Given request
Set down the material exactly as given, please, from its first line through the line that includes "record = json.load(file)".

Data provided
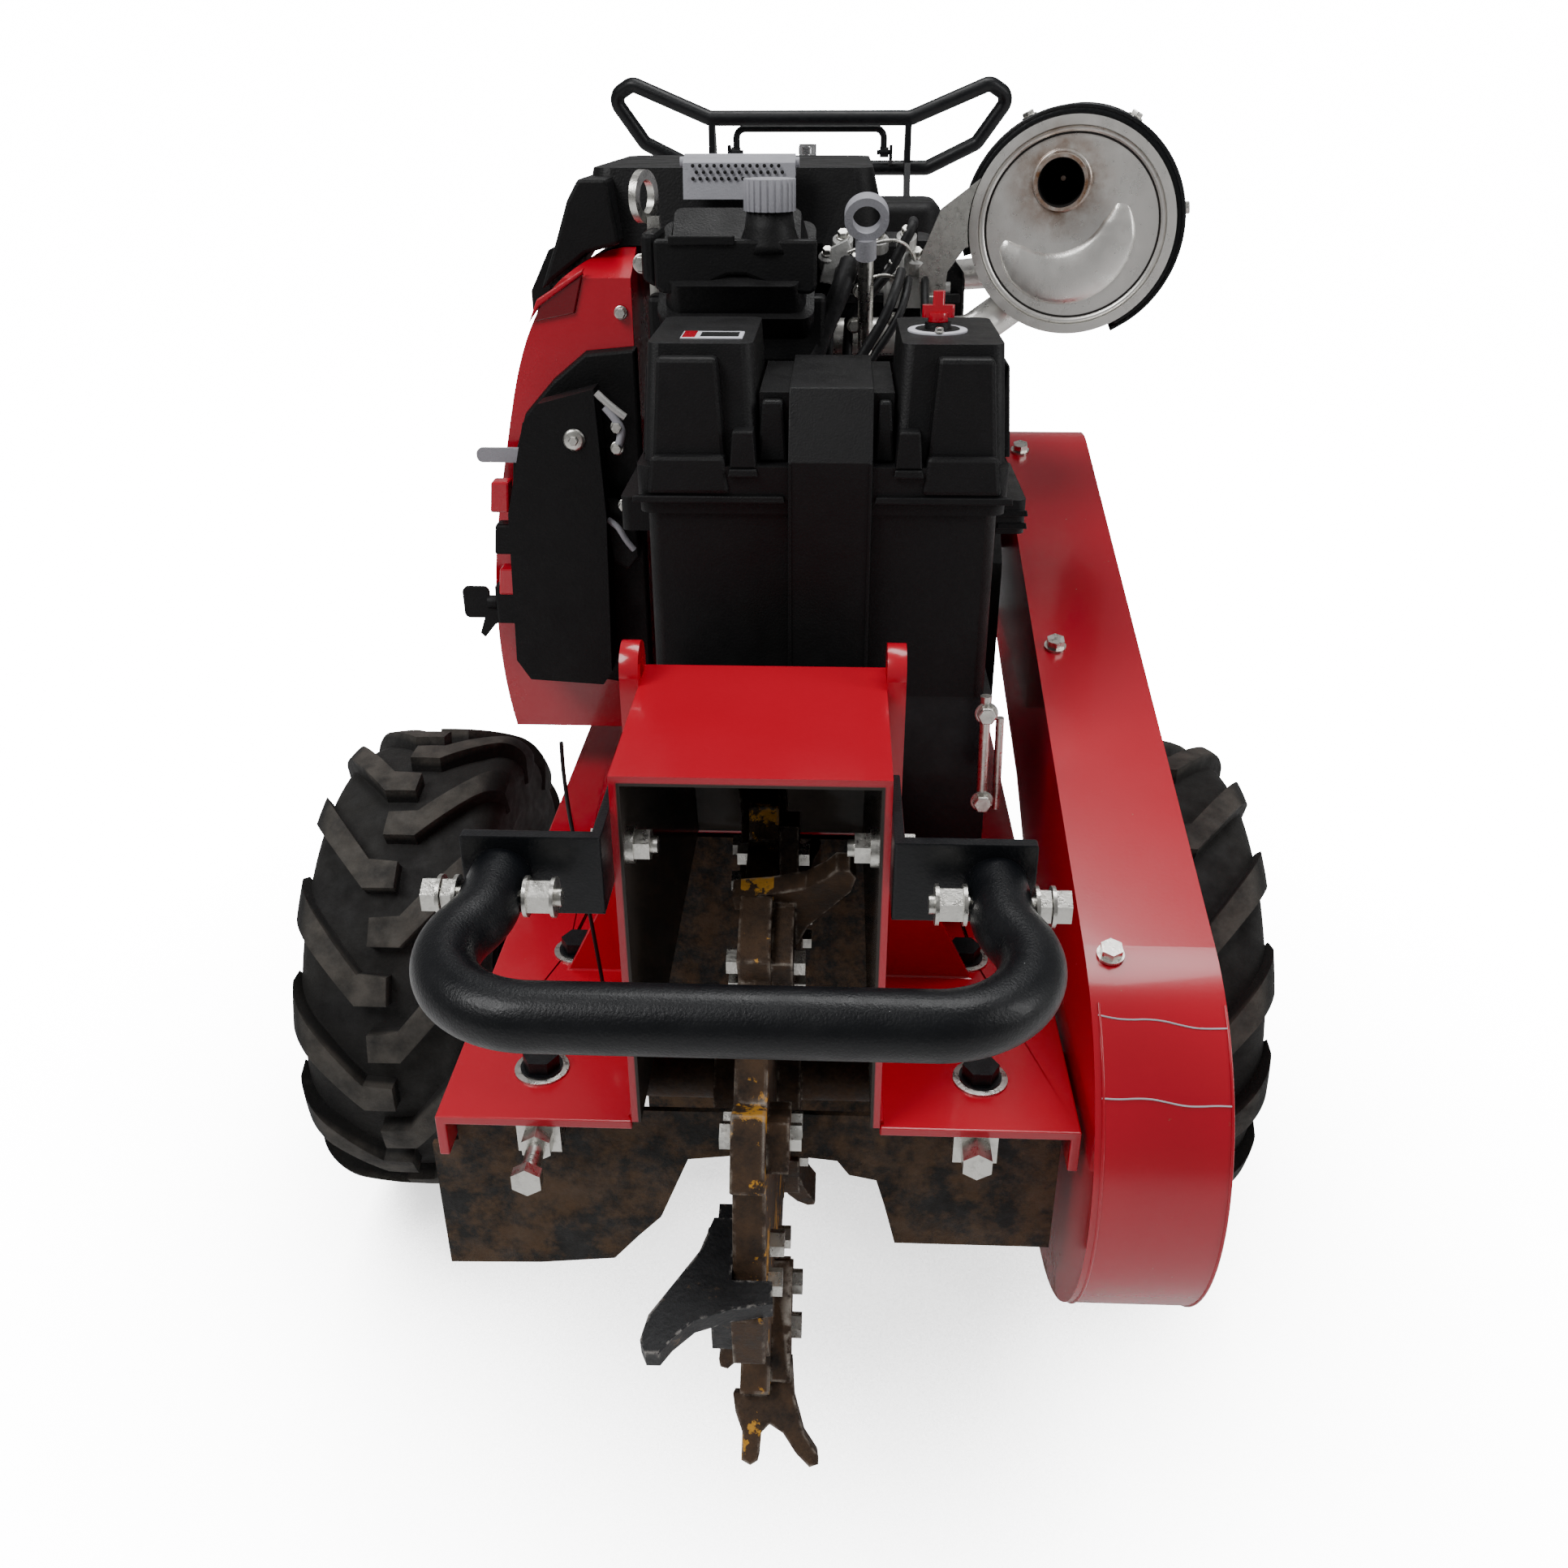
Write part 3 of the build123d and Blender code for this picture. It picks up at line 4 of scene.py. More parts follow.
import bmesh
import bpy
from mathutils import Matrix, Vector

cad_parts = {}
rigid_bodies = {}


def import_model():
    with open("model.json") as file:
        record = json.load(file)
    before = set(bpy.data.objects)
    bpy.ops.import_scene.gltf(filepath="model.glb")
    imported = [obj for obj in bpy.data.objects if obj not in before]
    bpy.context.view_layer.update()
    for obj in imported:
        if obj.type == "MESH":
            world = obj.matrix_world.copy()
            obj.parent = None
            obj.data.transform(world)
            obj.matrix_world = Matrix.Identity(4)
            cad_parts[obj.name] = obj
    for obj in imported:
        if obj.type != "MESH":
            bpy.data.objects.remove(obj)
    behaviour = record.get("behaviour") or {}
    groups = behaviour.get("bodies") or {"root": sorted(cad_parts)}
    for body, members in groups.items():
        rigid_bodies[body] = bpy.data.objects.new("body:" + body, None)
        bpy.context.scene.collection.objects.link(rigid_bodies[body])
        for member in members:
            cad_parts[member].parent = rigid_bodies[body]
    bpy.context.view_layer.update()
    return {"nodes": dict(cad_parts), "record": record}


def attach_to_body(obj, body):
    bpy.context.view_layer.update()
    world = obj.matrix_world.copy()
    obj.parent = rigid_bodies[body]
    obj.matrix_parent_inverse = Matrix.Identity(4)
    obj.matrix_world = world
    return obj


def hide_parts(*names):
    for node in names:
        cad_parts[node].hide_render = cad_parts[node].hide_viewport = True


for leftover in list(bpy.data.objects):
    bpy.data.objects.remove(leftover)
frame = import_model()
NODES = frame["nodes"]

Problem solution
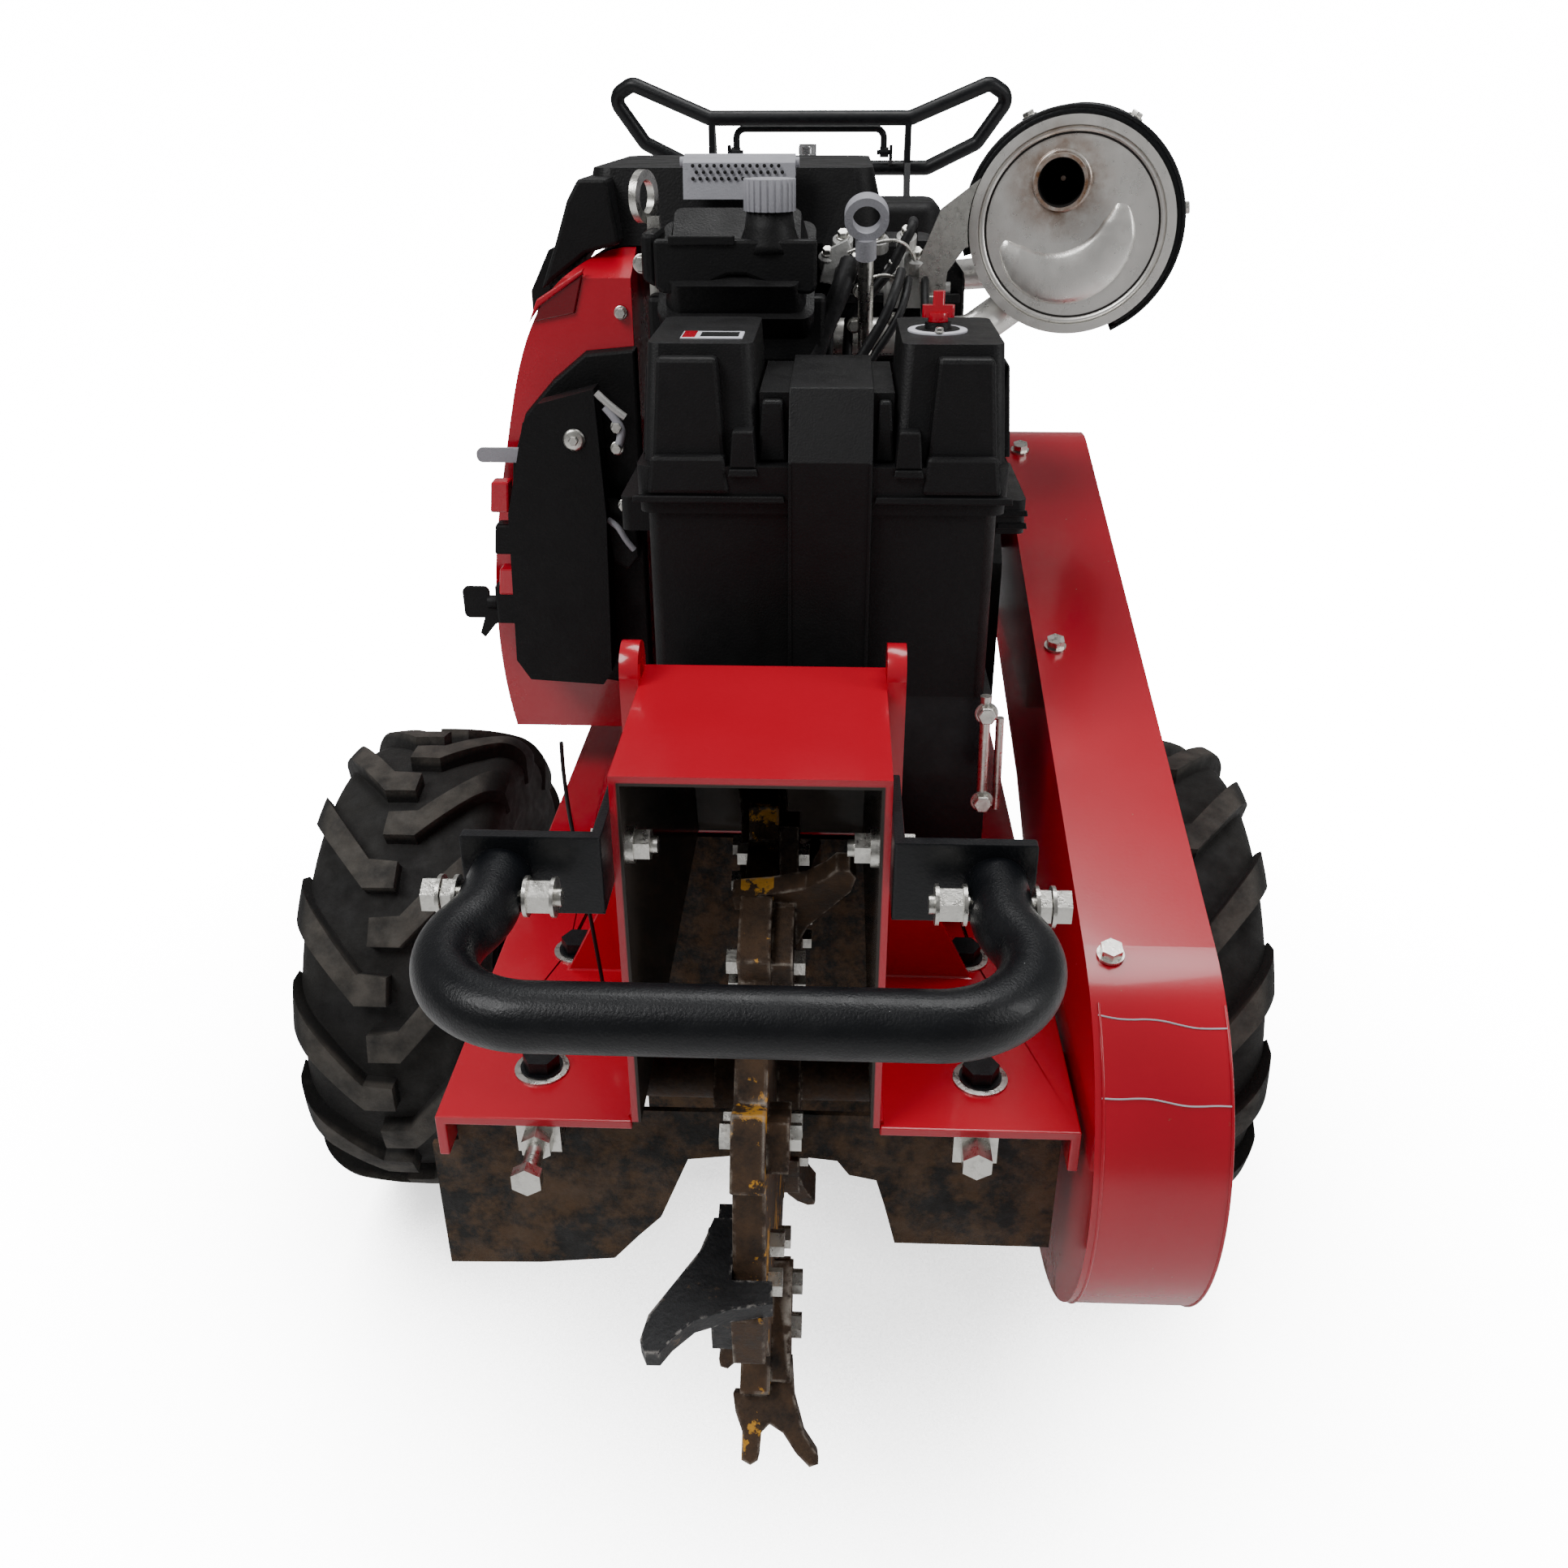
Write part 3 of the build123d and Blender code for this picture. It picks up at line 4 of scene.py. More parts follow.
import bmesh
import bpy
from mathutils import Matrix, Vector

cad_parts = {}
rigid_bodies = {}


def import_model():
    with open("model.json") as file:
        record = json.load(file)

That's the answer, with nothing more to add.